In 2013, an anonymous letter to the KCL alumni magazine, InTouch, claimed involvement in an early 1990s mascot raid in which Bentham’s waxwork head was misappropriated. The author boasted about having partaken in a mascot raid rivalling perhaps the most notorious of heists. 

Described as a “precision operation” by the writer, it involved distracting guards, obstructing cameras, holding doors, and even using taxis to ferry the head back to KCL where it was held for ransom. 

As had happened at least a decade earlier, threats of expulsion and legal action led to the wax head’s swift return. This event is forever preserved in an image of Jeremy Bentham’s wax head at the Waterfront Bar. 

This mascot raid, alongside the one in 1975, were the only ones confirmed to have happened. Though widespread, the football myth dishearteningly appears to have been a complete fabrication. This wouldn’t be the only legend dispelled, as Lythe also explained that rumours that the auto-icon attended UCL council meetings were untrue. This was with two exceptions. First was when the auto-icon attended UCL’s 150th anniversary meeting and then again in 2013 during provost Sir Malcolm Grant’s final meeting. Lythe did, fortunately, reassure me that Bentham did indeed have a cat known as the Reverend Dr Sir John Langbourne. 

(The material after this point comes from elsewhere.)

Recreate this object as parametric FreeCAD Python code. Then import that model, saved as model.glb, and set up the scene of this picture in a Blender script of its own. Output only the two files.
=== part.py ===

“Present but not voting”: Jeremy Bentham makes an appearance at Malcolm Grant’s last ever UCL Council meeting in July 2013 (Image via UCL Imagestore)

Safe and sound in the Student Centre 

The auto-icon made its way to the Student Centre on Gordon Street in 2020, following a brief stint at the Metropolitan Museum of Art in New York City. 

Today it sits in a new glass box, welcoming students with its faraway stare. 

Bentham’s mummified head sits securely in the UCL Institute of Archaeology making occasional public appearances, most recently in 2018. 

The auto-icon and the stories surrounding it form a key part of UCL’s student identity. 

These legends – especially the false ones – are important reminders of the chaos and mischief of student life, and of the storied history of London’s universities.